Incorporation of an N-methyl Amino Acid into a Template Peptide Alters Anisotropy in the Crystal Growth of Gold Nanoparticles Synthesized by the Peptide Template Method.

Abstract

Gold nanocrystals have unique physicochemical and biocompatible properties, and hold promise for use as catalysts and in the fields of electronics, photonic and/or plasmonic devices, sensing and/or imaging systems, targeted drug delivery, and photothermal therapies. A variety of organic templates have been used to control the size, shape, and structure of gold nanocrystals, and to modify their surfaces. For the control of the shape of gold nanocrystals, we previously designed and synthesized a β-sheet-forming nonapeptide (RU006: Ac- AIAKAXKIA-NH2, X = L-2-naphthylalanine, Nal). A mixture of RU006 and HAuCl4 in water produced ultrathin gold nanoribbons with 50-100 nm wide, several nanometers high, and microns long.
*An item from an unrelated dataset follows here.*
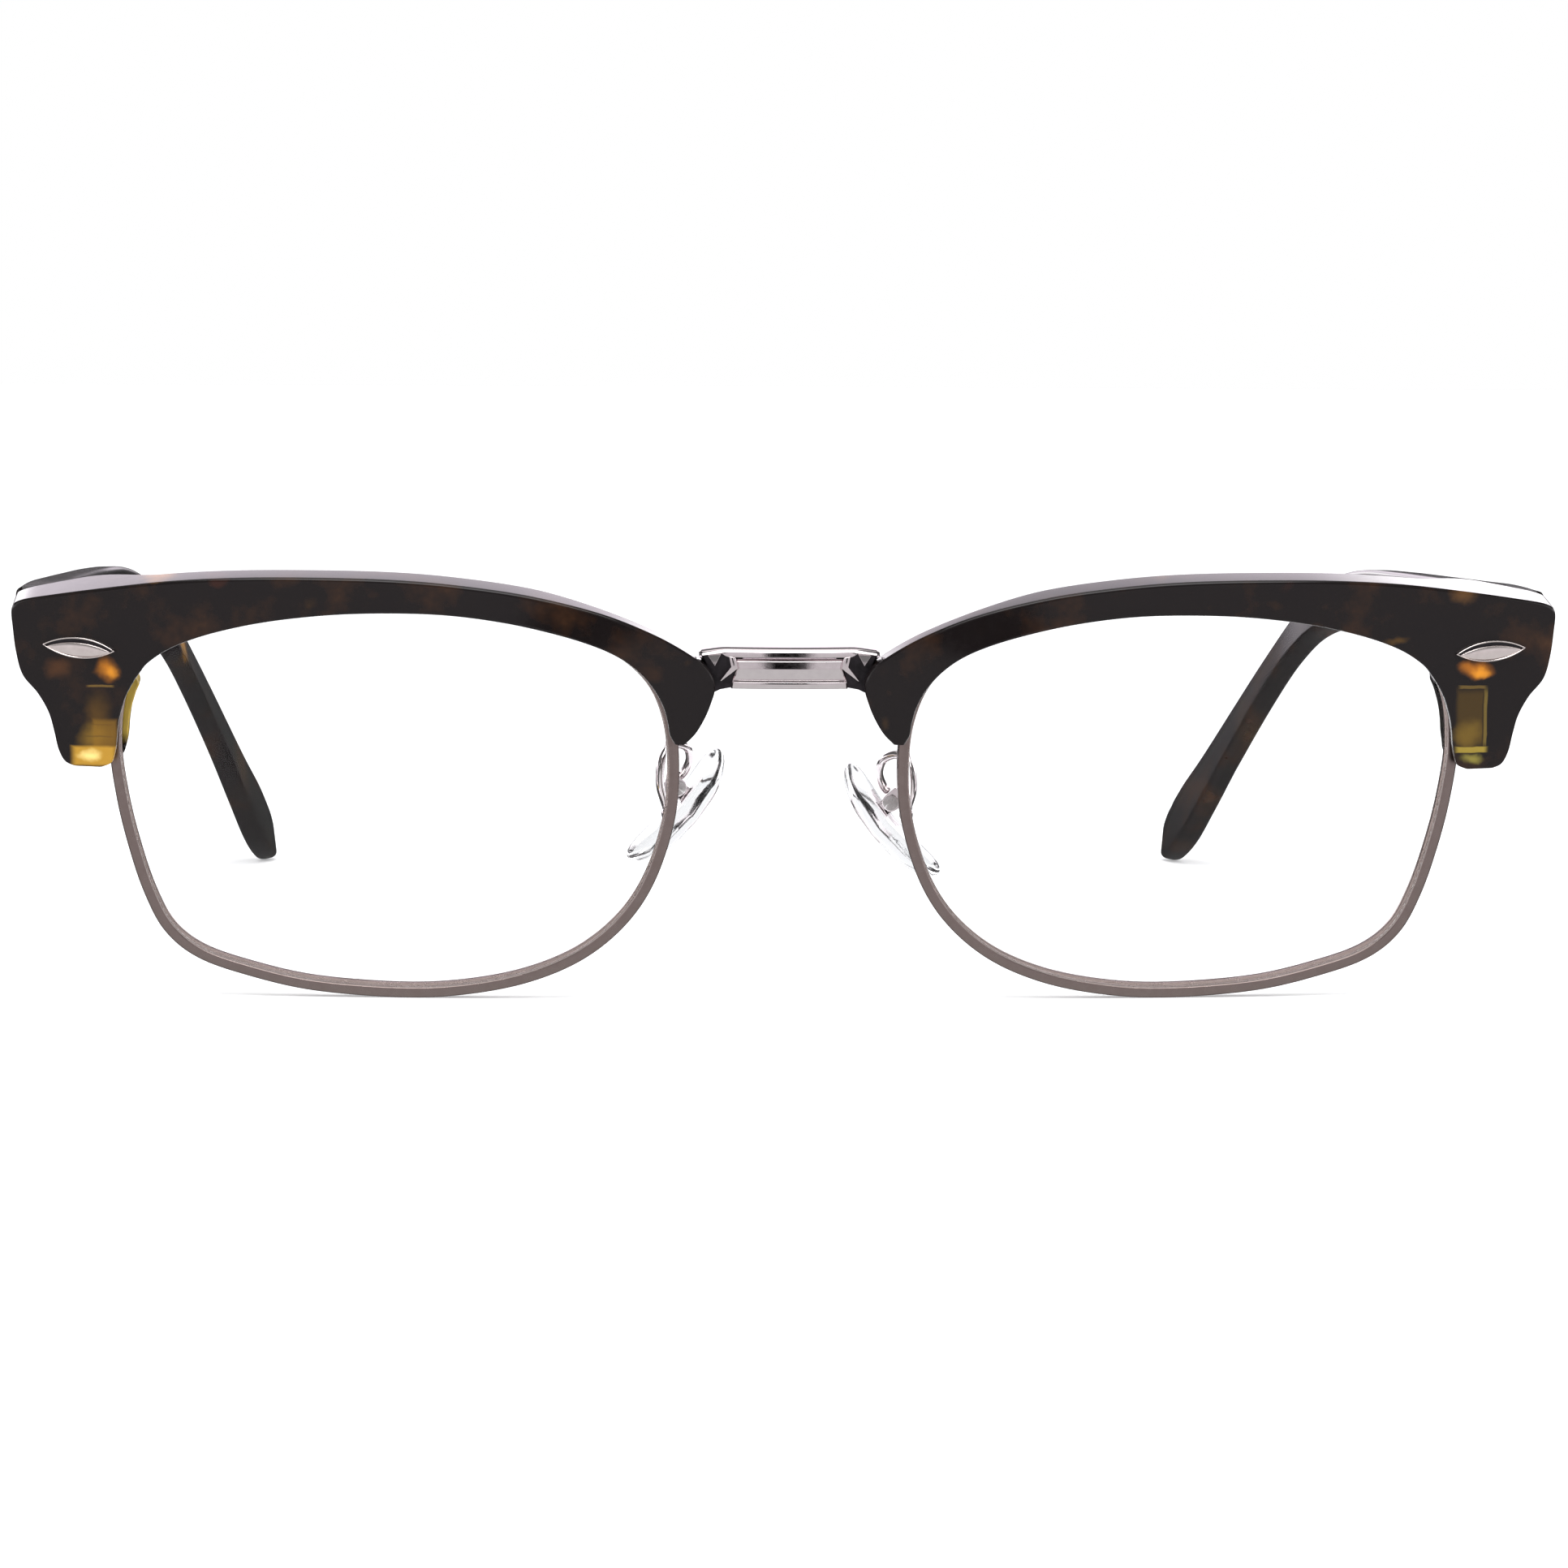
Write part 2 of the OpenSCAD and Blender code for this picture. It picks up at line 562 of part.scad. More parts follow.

The main objective of this study is the control of the nanoribbon crystal growth by designing and synthesizing RU006 analogs containing an N-methyl-L-alanine residue. We report (i) the design and synthesis of four RU006 analogs in which an L-alanine (Ala) at four positions in the RU006 sequence (N-methylated RU006 analogs) is replaced with an N-methyl alanine, (ii) conformational and morphological analyses of the self-assembled Nmethylated RU006 analogs, (iii) gold nanocrystal synthesis by the peptide templating method with N-methylated RU006 analogs, and (iv) the roles of peptide self-assembly in anisotropic gold crystal growth. RU006 with an N-methyl moiety at the center position resulted in flattened/platelet gold nanocrystals. It was also found that decreasing the mole fraction of RU006 in mixtures with Nmethylated RU006 analogs afforded significantly different absorption spectra compared to that obtained using RU006 alone under gold nanocrystal synthesis conditions. We found that morphology of gdd nanocrystals is significantly affected by electron transfer from the naphthalene rings to HAuCl4, accompanied by cross-linking reactions between spatially adjacent naphthalene rings within the hydrophobic cavity of a template assembly.